If you’re interested in birds, you’ve probably heard of the Christmas bird count. On December 25th, volunteers head out to see what feathered friends are in their area and report to a national data bank.
You may not know that a similar enterprise is underway for frogs. In fact, the North American Amphibian Monitoring Project is looking for help here in Virginia.
Brian Munford is an executive chef who loves nature, but when his work day ends at around 10 p.m., bird watching is out of the question. That’s why he jumped at the chance to join the North American Amphibian Monitoring Project.
At least three times a year, he drives a rural route, stopping near wetlands to listen for frogs.
“I thought it would be neat to check out a couple of these spots. It should be wet, and they’re far enough away from any kind of agricultural activity that they should be relatively pristine. So we’ll see what we see – hear what we hear.”
It took a couple of years to learn the sounds that 27 native frogs make in this part of the world. At the state’s Department of Game and Inland Fisheries, herpetologist J.D. Kleopfer says there are mating calls, distress calls and release calls.
“Some of these frogs get into very amorous group breeding events, so anything that moves, a male frog will try to jump on it, and if he happens to jump onto another male frog, that frog will issue a release call to say, ‘Hey, I’m a guy. Get off me!’”
Munford listened to recordings in his spare time and found ways to associate each call with a familiar sound.
“Everything from banjo strings to 80’s pop songs. I think that the green frog, when it starts calling, it sounds just like the beginning of the David Bowie song Modern Love.”
Some frogs are increasingly hard to find, but Munford says others are turning up in new places.
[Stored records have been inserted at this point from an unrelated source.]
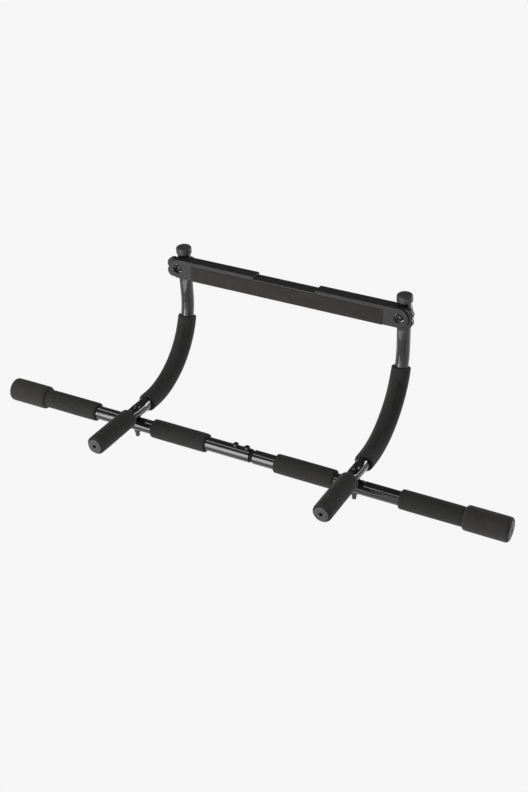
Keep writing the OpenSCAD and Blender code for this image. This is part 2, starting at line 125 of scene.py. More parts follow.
class Graph:
    """A material's node tree with short calls for the nodes that the finishes share."""

    def __init__(self, name: str) -> None:
        """Starts an empty material whose coordinates are the part's own, in metres.

        Args:
            name: The material's name.
        """
        self.material = bpy.data.materials.new(name)
        self.material.use_nodes = True
        self.tree = self.material.node_tree
        self.tree.nodes.clear()
        self.place = self.node("ShaderNodeTexCoord").outputs["Object"]

    def node(self, kind: str, **settings: object) -> bpy.types.Node:
        """Adds a node.

        Args:
            kind: The node's type name.
            settings: Attributes set on the node.

        Returns:
            The new node.
        """
        made = self.tree.nodes.new(kind)
        for name, value in settings.items():
            setattr(made, name, value)
        return made

    def feed(self, socket: Socket, value: object) -> None:
        """Links a value into a socket if it is a socket, or else sets it there.

        Args:
            socket: The input to fill.
            value: A socket to link or a plain value.
        """
        if isinstance(value, Socket):
            self.tree.links.new(value, socket)
        else:
            socket.default_value = value

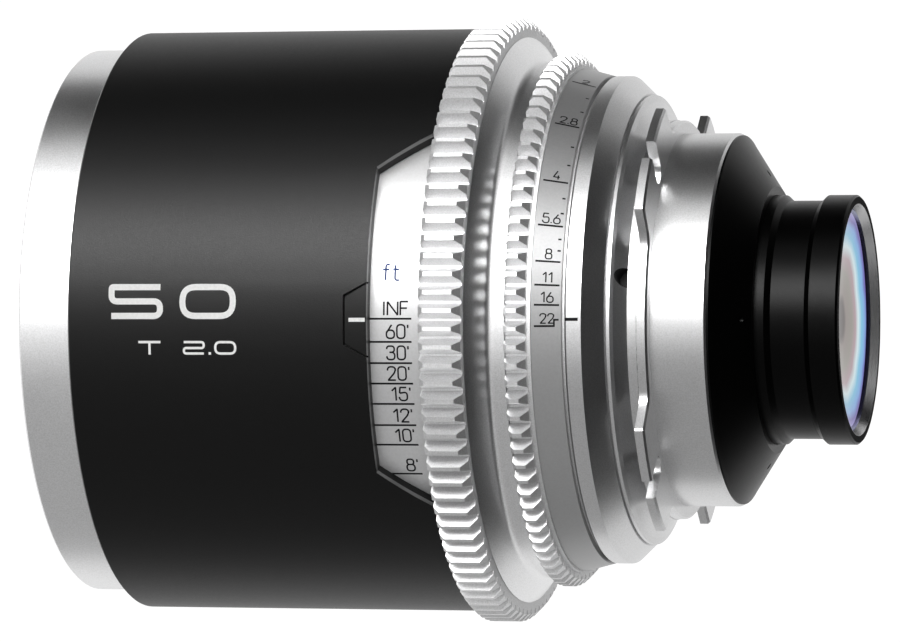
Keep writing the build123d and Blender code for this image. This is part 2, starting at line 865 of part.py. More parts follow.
def focus_cell():
    """Cell of the focusing group, with seats for its three pins."""
    outer = barrel_bore_radius - slip_fit
    body = turned(
        (focus_lip_radius, focus_cell_front),
        (outer, focus_cell_front),
        (outer, focus_cell_rear),
        (focus_glass_radius, focus_cell_rear),
        (focus_glass_radius, focus_glass_z),
        (focus_lip_radius, focus_glass_z),
    )
    seat = radial_pin(follower_radius, follower_root_radius, outer + overrun, follower_height)
    for pin in range(guide_pins + 1):
        body -= facing(pin * 360 / (guide_pins + 1)) * seat
    return body


def focus_front_element():
    """Front element of the focusing group."""
    return glass(
        focus_glass_radius,
        focus_lip_radius,
        focus_glass_z,
        focus_front_glass_edge,
        focus_front_glass_curve,
        focus_front_glass_back_curve,
    )


def focus_spacer():
    """Ring between the focusing elements."""
    low = focus_rear_glass_z - focus_spacer_length
    return tube(focus_glass_radius, focus_lip_radius, low, focus_rear_glass_z)


def focus_rear_element():
    """Rear element of the focusing group."""
    return glass(
        focus_glass_radius,
        focus_lip_radius,
        focus_rear_glass_z,
        focus_rear_glass_edge,
        focus_rear_glass_curve,
        focus_rear_glass_back_curve,
    )


def focus_retainer():
    """Threaded ring that holds the focusing elements in their cell."""
    low = focus_rear_glass_z + focus_rear_glass_edge
    return tube(focus_glass_radius, focus_lip_radius, low, focus_cell_rear)


def focus_follower():
    """Long pin that runs in the cam groove."""
    reach = bearing_radius + cam_groove_depth - pin_play
    return facing(0) * radial_pin(follower_radius, follower_root_radius, reach, follower_height)


def focus_guide_pins():
    """Short pins that keep the focusing cell from turning."""
    pin = radial_pin(follower_radius, follower_root_radius, bearing_radius - pin_play, follower_height)
    count = guide_pins + 1
    return [facing(number * 360 / count) * pin for number in range(1, count)]


def iris_gear_ring():
    """Toothed iris ring with the sleeve under its scale."""
    bore = iris_bearing_radius + running_play
    land_z = iris_gear_z + iris_gear_length
    sleeve_end = index_ring_z - running_play
    ring = gear(iris_tip_radius, bore, iris_gear_z, iris_gear_length, iris_front_bevel)
    land = turned(
        (bore, land_z),
        (iris_land_radius, land_z),
        (iris_land_radius, iris_scale_z),
        (iris_sleeve_radius, iris_scale_z),
        (iris_sleeve_radius, sleeve_end),
        (bore, sleeve_end),
    )
    socket = radial_pin(drive_pin_radius, bore - overrun, drive_pin_head_radius, drive_z)
    return ring + land - Rot(0, 0, drive_pin_start()) * socket


def iris_scale_ring():
    """Tapered ring with the stop scale."""
    high = iris_scale_z + iris_scale_length
    return turned(
        (iris_sleeve_radius, iris_scale_z),
        (iris_scale_front_radius, iris_scale_z),
        (iris_scale_rear_radius, high),
        (iris_sleeve_radius, high),
    )


def iris_drive_pin():
    """Pin from the iris ring through the barrel to the drive ring."""
    pin = radial_pin(drive_pin_radius, drive_pin_root_radius, drive_pin_head_radius, drive_z)
    return Rot(0, 0, drive_pin_start()) * pin


def blade_pin_place(closing, angle, orbit):
    """Where a point of the first blade lies, closing being 0 when open and 1 when shut."""
    swing = radians(-blade_swing * closing)
    x = orbit * cos(radians(angle)) - blade_pivot_radius
    y = -orbit * sin(radians(angle))
    turned_x = x * cos(swing) - y * sin(swing) + blade_pivot_radius
    turned_y = x * sin(swing) + y * cos(swing)
    return turned_x, turned_y


def drive_slot_outline():
    """A blade pin's path in the drive ring, widened to a slot. The path is worked
    out from the two turns, so the pin stays in the slot all the way."""
    half = blade_pin_radius + pin_play
    stations = 6
    path = []
    for station in range(stations + 1):
        closing = 1 - station / stations
        x, y = blade_pin_place(closing, blade_pin_angle, blade_pin_orbit)
        back = radians(-iris_turn * (1 - closing))
        path.append(Vector(x * cos(back) - y * sin(back), x * sin(back) + y * cos(back)))
    line = Spline(*path)
    shares = [station / stations for station in range(stations + 1)]
    sides = []
    for side in (1, -1):
        offsets = []
        for share in shares:
            along = line.tangent_at(share)
            offsets.append(line.position_at(share) + Vector(-along.Y, along.X) * (half * side))
        sides.append(offsets)
    far, near = line.tangent_at(1) * half, line.tangent_at(0) * half
    return make_face(
        [
            Spline(*sides[0]),
            ThreePointArc(sides[0][-1], path[-1] + far, sides[1][-1]),
            Spline(*reversed(sides[1])),
            ThreePointArc(sides[1][0], path[0] - near, sides[0][0]),
        ]
    )


def iris_drive_ring():
    """Slotted ring that swings all the blades together."""
    high = drive_ring_z + drive_ring_thickness
    ring = tube(drive_ring_radius, drive_ring_bore, drive_ring_z, high)
    slot = Pos(0, 0, drive_ring_z) * extrude(drive_slot_outline(), drive_ring_thickness)
    for blade in range(blades):
        ring -= Rot(0, 0, blade * blade_angle_step) * slot
    socket = radial_pin(drive_pin_radius, drive_pin_root_radius, drive_ring_radius + overrun, drive_z)
    return ring - Rot(0, 0, drive_pin_start()) * socket


def iris_housing():
    """Cup with the base plate that the blades pivot on."""
    outer = iris_bore_radius - slip_fit
    inner = iris_housing_bore
    cover_z = drive_ring_z - running_play
    front = cover_z - iris_cover_thickness - iris_housing_rim
    body = turned(
        (inner + iris_cover_ledge, front),
        (outer, front),
        (outer, housing_seat_z),
        (stop_radius, housing_seat_z),
        (stop_radius, base_plate_z),
        (inner, base_plate_z),
        (inner, cover_z),
        (inner + iris_cover_ledge, cover_z),
    )
    pivot = Pos(blade_pivot_radius, 0, 0) * drum(
        blade_pin_radius + running_play, base_plate_z, base_plate_z + blade_pin_length
    )
    for blade in range(blades):
        body -= Rot(0, 0, blade * blade_angle_step) * pivot
    return body - drive_pin_slot()


def iris_cover():
    """Ring that keeps the drive ring in its housing."""
    high = drive_ring_z - running_play
    outer = iris_housing_bore + iris_cover_ledge - slip_fit
    return tube(outer, iris_cover_bore, high - iris_cover_thickness, high)


def blade_section(arc_share, inner_share, outer_share):
    """A thin upright slice of the blade at a place along its arc."""
    angle = arc_share * (blade_end_angle + blade_heel_angle) - blade_heel_angle
    band = blade_outer_radius - blade_inner_radius
    inner = blade_inner_radius + inner_share * band
    outer = blade_outer_radius - outer_share * band
    low = blade_tip_z + (blade_end_angle - angle) * blade_climb_per_degree
    high = low + blade_thickness
    across = Vector(cos(radians(angle)), -sin(radians(angle)), 0)
    corners = [across * inner, across * outer]
    lower = [corner + Vector(0, 0, low) for corner in corners]
    upper = [corner + Vector(0, 0, high) for corner in reversed(corners)]
    return make_face(Polyline(*lower, *upper, close=True))


def first_blade():
    """A crescent that climbs along its arc, so that each blade lies over the next.
    One pin turns in the base plate, and the other runs in the drive ring's slot."""
    leaf = loft([blade_section(*station) for station in blade_taper_shares])
    skin = blade_thickness / 2
    pivot_end = base_plate_z + blade_pin_length - running_play
    pivot = Pos(blade_pivot_radius, 0, 0) * drum(blade_pin_radius, blade_tail_z + skin, pivot_end)
    pin_x, pin_y = blade_pin_place(0, blade_pin_angle, blade_pin_orbit)
    pin_root = blade_tip_z + (blade_end_angle - blade_pin_angle) * blade_climb_per_degree + skin
    drive = Pos(pin_x, pin_y, 0) * drum(blade_pin_radius, drive_ring_z + running_play, pin_root)
    place = Pos(blade_pivot_radius, 0, 0)
    return place * Rot(0, 0, -blade_swing) * place.inverse() * (leaf + pivot + drive)


def rear_cell():
    """Tube of the rear group, from its flange behind the iris to the last element."""
    flange_end = barrel_end_z + rear_flange_length
    shoulder_end = mount_end_z + cover_length + rear_shoulder_length
    step = rear_shoulder_radius - rear_tube_radius
    glass_seat = rear_ring_seat_z - rear_glass_edge
    return turned(
        (relay_lip_radius, barrel_end_z),
        (rear_flange_radius, barrel_end_z),
        (rear_flange_radius, flange_end),
        (rear_shoulder_radius, flange_end),
        (rear_shoulder_radius, shoulder_end),
        (rear_tube_radius, shoulder_end + step),
        (rear_tube_radius, rear_ring_seat_z),
        (rear_glass_radius, rear_ring_seat_z),
        (rear_glass_radius, glass_seat),
        (relay_glass_radius, glass_seat),
        (relay_glass_radius, relay_glass_z),
        (relay_lip_radius, relay_glass_z),
    )


def relay_front_element():
    """Thick element just behind the iris."""
    return glass(
        relay_glass_radius,
        relay_lip_radius,
        relay_glass_z,
        relay_front_edge,
        relay_front_curve,
        relay_front_back_curve,
    )


def relay_spacer():
    """Ring between the relay elements."""
    return tube(relay_glass_radius, relay_lip_radius, relay_rear_z - relay_spacer_length, relay_rear_z)


def relay_rear_element():
    """Second element of the rear group."""
    return glass(
        relay_glass_radius,
        relay_lip_radius,
        relay_rear_z,
        relay_rear_edge,
        relay_rear_curve,
        relay_rear_back_curve,
    )


def relay_retainer():
    """Threaded ring that holds the relay elements."""
    low = relay_rear_z + relay_rear_edge
    return tube(relay_glass_radius, relay_lip_radius, low, low + relay_retainer_length)


def rear_element():
    """Last element, seen from behind."""
    return glass(
        rear_glass_radius,
        rear_ring_seat_radius,
        rear_ring_seat_z - rear_glass_edge,
        rear_glass_edge,
        rear_glass_front_curve,
        rear_glass_rear_curve,
    )


def rear_ring():
    """Black ring that holds the last element, bevelled inside."""
    start = tail_end_z - rear_ring_length
    step = rear_ring_radius - rear_tube_radius
    bore = rear_tube_radius + slip_fit
    return turned(
        (bore, start),
        (rear_ring_radius, start + step),
        (rear_ring_radius, tail_end_z - edge_bevel),
        (rear_ring_radius - edge_bevel, tail_end_z),
        (rear_ring_mouth_radius, tail_end_z),
        (rear_ring_seat_radius, tail_end_z - rear_ring_recess),
        (rear_ring_seat_radius, rear_ring_seat_z),
        (bore, rear_ring_seat_z),
    )


blade = first_blade()
nodes = {
    "front_ring": front_ring(),
    "barrel_shell": barrel_shell(),
    "index_plate": index_plate(),
    "main_barrel": main_barrel(),
    "mid_ring": mid_ring(),
    "index_ring": index_ring(),
    "mount_base": mount_base(),
    "mount_shim": mount_shim(),
    "mount_flange": mount_flange(),
    "mount_screws": Compound(children=mount_screw_group()),
    "rear_cover": rear_cover(),
    "front_cell": front_cell(),
    "front_retainer": front_retainer(),
    "front_element": front_element(),
    "front_spacer": front_spacer(),
    "second_element": second_element(),
    "focus_gear_ring": focus_gear_ring(),
    "focus_scale_ring": focus_scale_ring(),
    "focus_cell": focus_cell(),
    "focus_front_element": focus_front_element(),
    "focus_spacer": focus_spacer(),
    "focus_rear_element": focus_rear_element(),
    "focus_retainer": focus_retainer(),
    "focus_follower": focus_follower(),
    "focus_guide_pins": Compound(children=focus_guide_pins()),
    "iris_gear_ring": iris_gear_ring(),
    "iris_scale_ring": iris_scale_ring(),
    "iris_drive_pin": iris_drive_pin(),
    "iris_drive_ring": iris_drive_ring(),
    "iris_housing": iris_housing(),
    "iris_cover": iris_cover(),
    "rear_cell": rear_cell(),
    "relay_front_element": relay_front_element(),
    "relay_spacer": relay_spacer(),
    "relay_rear_element": relay_rear_element(),
    "relay_retainer": relay_retainer(),
    "rear_element": rear_element(),
    "rear_ring": rear_ring(),
}
for number in range(blades):
    nodes[f"iris_blade_{number + 1}"] = Rot(0, 0, number * blade_angle_step) * blade

for name, node in nodes.items():
    export_step(node, f"parts/{name}.step")
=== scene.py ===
# Looks of a cinema prime lens that stands on its front ring, seen from the side.
# Lengths on the lens are in millimetres. Those of shaders, studio and camera are in metres.
# Angles round the lens are in degrees from the index side, toward the picture's top.
from math import cos, degrees, hypot, pi, radians, sin, tan

import bmesh
import bpy
from mathutils import Matrix, Vector


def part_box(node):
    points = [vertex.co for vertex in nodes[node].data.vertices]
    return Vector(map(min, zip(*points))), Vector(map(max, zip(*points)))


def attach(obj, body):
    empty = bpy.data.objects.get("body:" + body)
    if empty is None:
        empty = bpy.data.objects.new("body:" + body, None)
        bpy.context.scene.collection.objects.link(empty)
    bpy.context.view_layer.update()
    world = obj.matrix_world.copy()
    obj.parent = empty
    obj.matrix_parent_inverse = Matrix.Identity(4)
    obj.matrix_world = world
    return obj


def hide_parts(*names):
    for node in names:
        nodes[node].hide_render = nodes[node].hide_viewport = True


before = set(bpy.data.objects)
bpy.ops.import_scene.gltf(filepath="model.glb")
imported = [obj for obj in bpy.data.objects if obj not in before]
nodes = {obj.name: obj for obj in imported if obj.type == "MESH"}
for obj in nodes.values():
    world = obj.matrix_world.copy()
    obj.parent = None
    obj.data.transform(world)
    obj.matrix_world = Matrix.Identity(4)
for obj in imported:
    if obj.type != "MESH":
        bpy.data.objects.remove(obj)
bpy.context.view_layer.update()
scene = bpy.context.scene
mm = 0.001

# The lens's own sizes that marks and materials follow
shell_radius = 42.5
window_edge_top, window_edge_foot = 0.15, 0.85
focus_scale_radius = 40.3
iris_scale_front, iris_scale_rear = 36.55, 35.45
iris_scale_z, iris_scale_length = 74.0, 4.05
index_ring_radius = 35.4
pocket_radius, pocket_angle, pocket_z = 1.4, 11.5, 86.1
rear_mouth_radius, rear_mouth_flare, rear_seat_depth = 16.7, 0.7, 2.15
blade_count = 10

# Forms of the two turned pieces
cove_slant, cove_slope = 2.1, 55
glass_clearance, glass_rise, glass_hollow, glass_crown = 0.05, 1.0, 1.6, 1.2

# Marks stand off their surface by lift, and masks reach past theirs by as much
lift = 0.012

# Marks are cut into bands of this angle, so that they bend round their surface
band_angle = 0.6

white = (1.0, 1.0, 1.0, 1.0)


# Camera: the photograph's, rolled so that the lens axis lies level in the picture

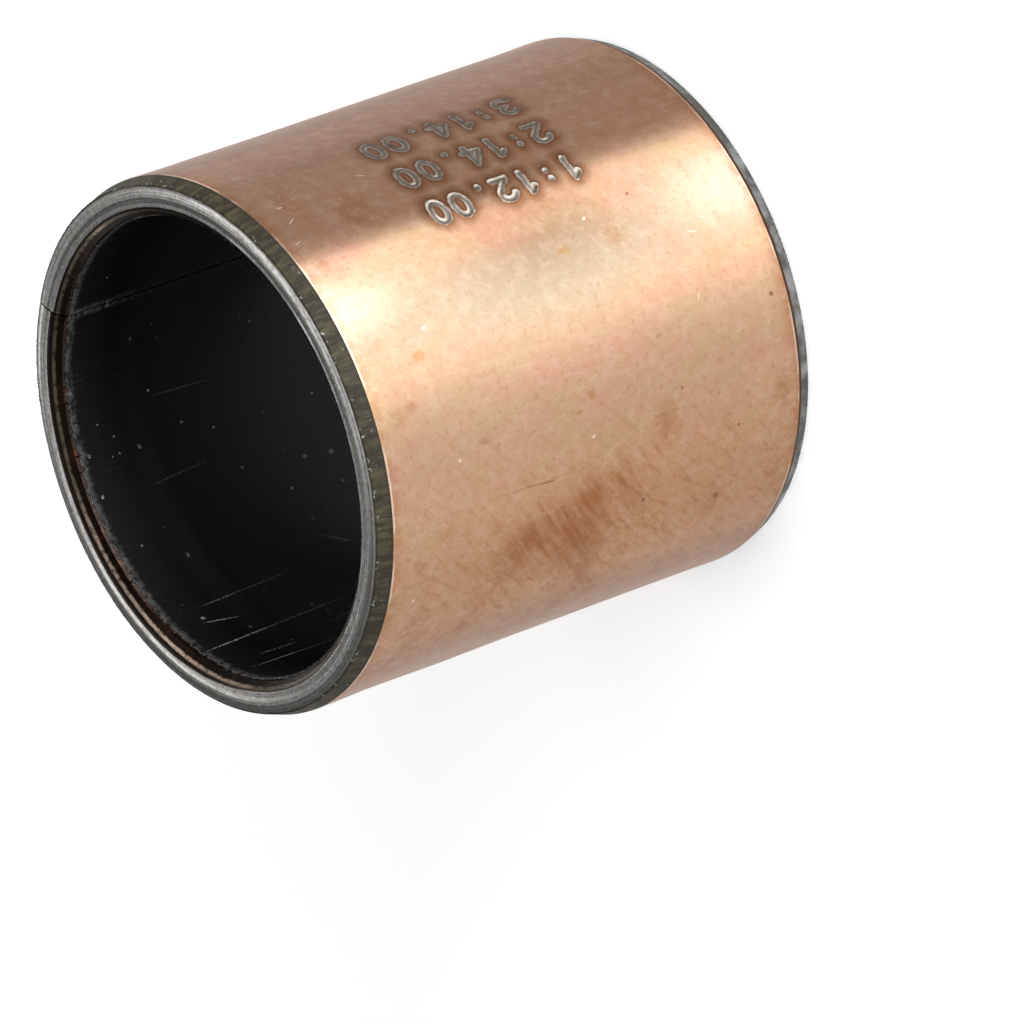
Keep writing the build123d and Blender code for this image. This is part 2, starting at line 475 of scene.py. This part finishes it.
class Finish:
    """One material, and short calls for the nodes that its surface is made of."""

    def __init__(self, name, **surface):
        self.material = bpy.data.materials.new(name)
        self.material.use_nodes = True
        self.tree = self.material.node_tree
        self.principled = self.tree.nodes["Principled BSDF"]
        for socket, value in surface.items():
            self.surface(socket.replace("_", " ").title(), value)

    def surface(self, socket, value):
        """Feed one socket of the surface with a value or with another node's output."""
        self.feed(self.principled.inputs[socket], value)

    def feed(self, socket, value):
        """Link an output, or set a plain value."""
        if isinstance(value, bpy.types.NodeSocket):
            self.tree.links.new(value, socket)
        elif socket.type == "RGBA" and len(value) == 3:
            socket.default_value = (*value, 1)
        else:
            socket.default_value = value

    def node(self, kind, inputs=None, **settings):
        """Add a node with its settings and its fed inputs, named or numbered."""
        node = self.tree.nodes.new("ShaderNode" + kind)
        for setting, value in settings.items():
            setattr(node, setting, value)
        for socket, value in (inputs or {}).items():
            self.feed(node.inputs[socket], value)
        return node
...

“The green tree frog is definitely expanding. The wood frog, which is typically a mountain species from up your way, is actually moving down into the coastal plain, and just this summer I found the barking tree frog 40 miles west of its previous known occurrence.”
In one spot off Old Highway 40 near the southeast corner of the state, at least four kinds of frogs are calling. Munford watches fireflies flashing in the trees as he listens to this soundtrack, and he keeps an eye out for raccoons, deer, owls, skunks and possums. He rarely meets people.
“I’ll never forget. I think it was the second time I went out on my route, a Suffolk Police Officer stopped to ask me what I was up to, and I told him and he told me to rock on.”
And he felt like a rock star when he came across what may be a new species of frog – one also observed by state frog expert JD Kleopfer.
“It sounded like wood frogs, but it was way outside the range of wood frogs and way too early for green tree frogs. Then I went to a meeting shortly thereafter and ran into a researcher out of Rutgers that has recently described a new species of leopard frog. As soon as I described the quacking sound, his eyes opened up, and he said, ‘That’s the new species of frog.”
The high pitched calls are chorus frogs, but there’s also a clucking sound, and that’s the what has Kleopfer, Munford and their colleague at Rutgers excited.
They’ve been taking genetic samples from those as yet unnamed frogs to confirm their finding, and they invite others to join in their search – to help state scientists determine how frogs are doing here in Virginia and how planners can regulate development, farming and other land use to assure that frogs have a clean, healthy place to perform.